If transferring from Windows, then you probably have a fair bit of computer experience and most versions of Linux are easy enough to start with. Examples have already been mentioned, i.e. Mint, Ubuntu etc. but after a while you need something that is going to challenge you and give you the option to experiment. That is why I have gone over to Fedora Linux, running Xfce as a desktop manager. I find that it’s a very good version to configure and experiment with. Tbh, if you can google, you can find most problems with Linux and the appropriate answer. I am currently running Fedora 28 64bit with Xfce. When Fedora 29 comes out in a couple of months, I will upgrade my machines accordingly…
I’ve just started using LMDE 3, and love it. Not sure why it doesn’t get mentioned more often? I’m a beginner and I think its awesome. It has encouraged me to come here to read more and help understand. I am glad I have made the leap, the support seems great and communities like It’s FOSS seem really helpful. Linux Mint is best distro for a beginner.
I’ve gone back and forth between Ubuntu based distros and Manjaro. I find Manjaro has better (newer) hardware support (I run a Ryzen CPU) and overall looks better, although that is clearly very subjective. Technically I’m not very proficient with linux; if my system doesn’t boot I’m screwed. This has worried me with using and Arch based distro, but so far so good.
My vote would be the Cinnamon version of Linux Mint. I go to other distros and most are pretty buggy, even Ubuntu. I always end up reinstalling Mint.
As mentioned before i vote also for linuxmint, but if you want to learn linux then go for:
Linux Mint is how I got my feet wet. Simple to install, easy to setup and use. Great for beginners.
But for a lazy person like me, it’s Xubuntu.
I’d say Ubuntu any day! Very good support and development. I have tried other distros but still find Ubuntu the best. Generally works out of the box. Lots of help and support. You’re never alone!
First I started with Ubuntu, but now I prefer Xubuntu.
After some experiences, Linux Mint would also be a very good choice…
A subjective and moot topic.
Take your average Windies user, they are brainwashed into NOT touching their computer/laptop, that is the preserve of your M$ (qualified GODlike) technician. The majority of my friends, acquaintances or alleged Windies powerusers do not know how to access their BIOS, let alone install from a CD or USB stick.
Now we’re asking them to install an OS, onto their cherished PC or dam, that’s an expensive piece of Hardware and want me to do what…! Lets be honest, what were you feeling when you made that first step. Confused. Lost. Anything but this.

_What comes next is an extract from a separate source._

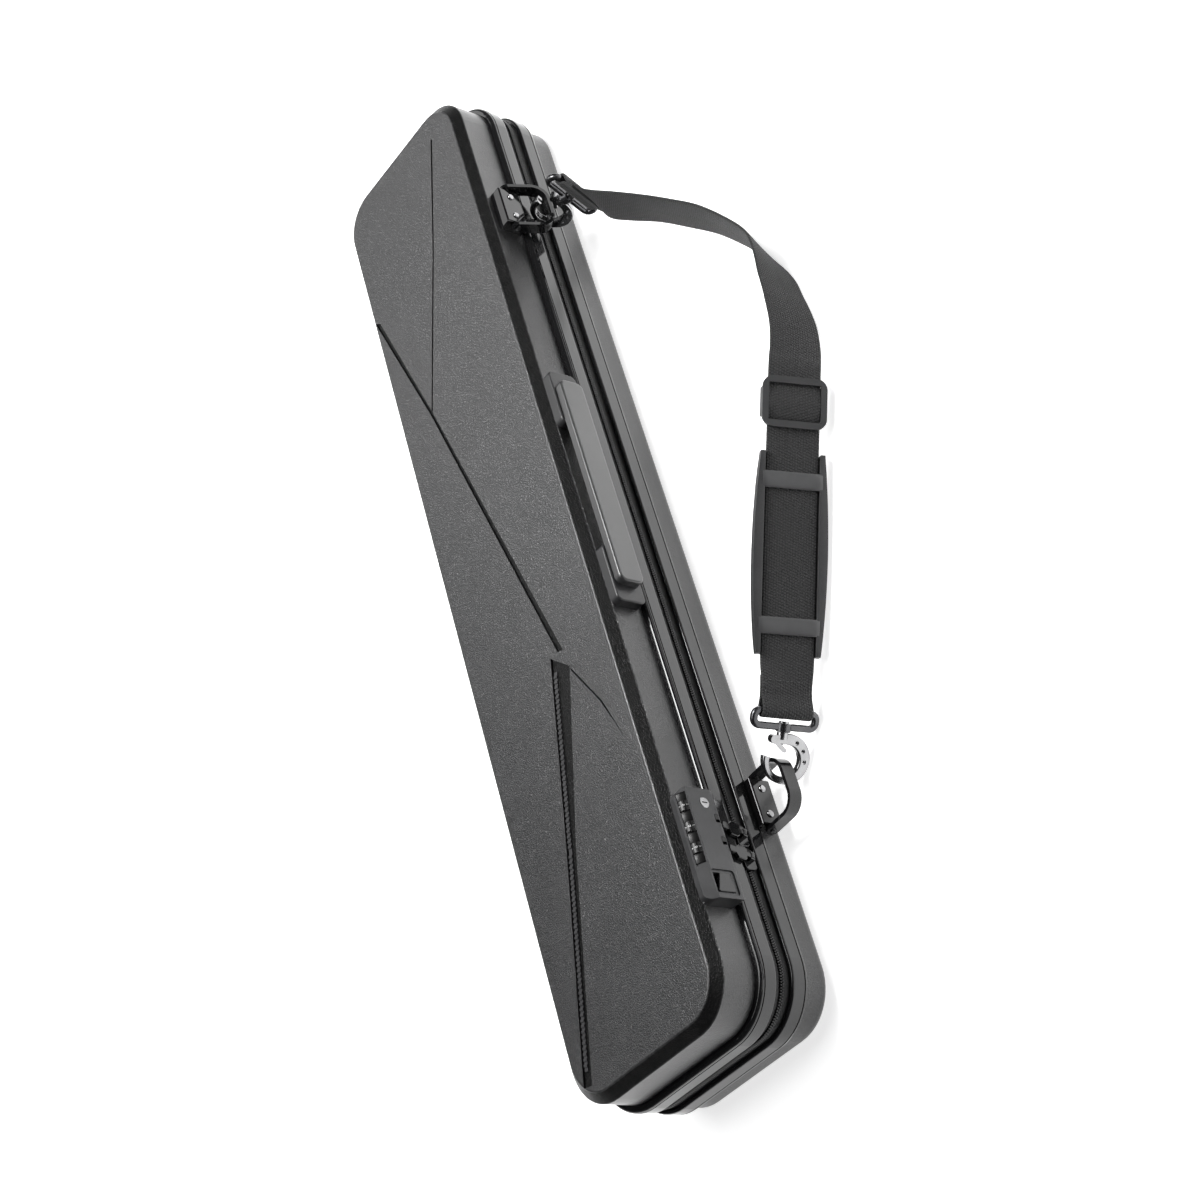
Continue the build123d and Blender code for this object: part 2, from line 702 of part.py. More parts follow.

Of all my converts, even where I have sourced a lappy and installed Linux for them, they all want their mummy and cry for that comfortable blank of privacy, keystroke snooping and advertising id. Believing they are lost in the noise.
Until Linux establishes its own niche in the computer market and leaves behind the perceived image of being nothing more than an experimental hobbyists or the unclean (lepers) as both local computer shops view me and people of my ilk.
The majority of the top 50 OS would be suitable for a novice, with the exception of Gentoo, Arch and Debian. As these three are not user-freindly for novices, let alone semi-experienced Linux users.
Installing Linux for the first time was a great time of learning. The first time it was a dual-boot and it later led to things getting a little out of hand. I multi booted 8-10 OS’s on an older computer. I was having the time of my life and learning a ton at the same time! I wouldn’t want to erase or change that as I’d be cheating myself out of a great experience.
Ditto with my own learning curve. Though multi-booting 5 OS’es on the same PC was more than enough for me, lol
I started with Fedora, out of curiosity, but when I found Mint Cinnamon, I knew I was “home”. LOVE it! I’ve been using it for 2-3 yrs, now, I think. I found replacements for most everything I used in Windows, except graphic software for making cards, etc., and there’s a dirth of security software…i.e. anti-virus (Norton, McAfee, AVG, etc.).
not sure i know from best, but my first extended experience (i had previously created ubuntu and mint rescue cd’s) was with ubuntu mate. it seemed familiar and functional enough to be inviting and easy to use
so what do you consider an extreme challenge? I’m ready for that… Any Arch based distro comes with challenges. Name the distro that will put me in a mental hospital and I’m jumping in!
This may help your quest:
Gentoo Linux will definitely put you to work. Especially since you have to build your own kernel. It’s challenging but very well documented. Good luck.
I installed Zorin OS on my mother-in-law’s computer, then it died, and she bought another computer AND Windows came with it, BUT she wanted me to put Zorin OS back on it, so I did. She loves it. She’s 75 years old.
I’d also recommend Ubuntu especially 18.04 because of it’s versatility.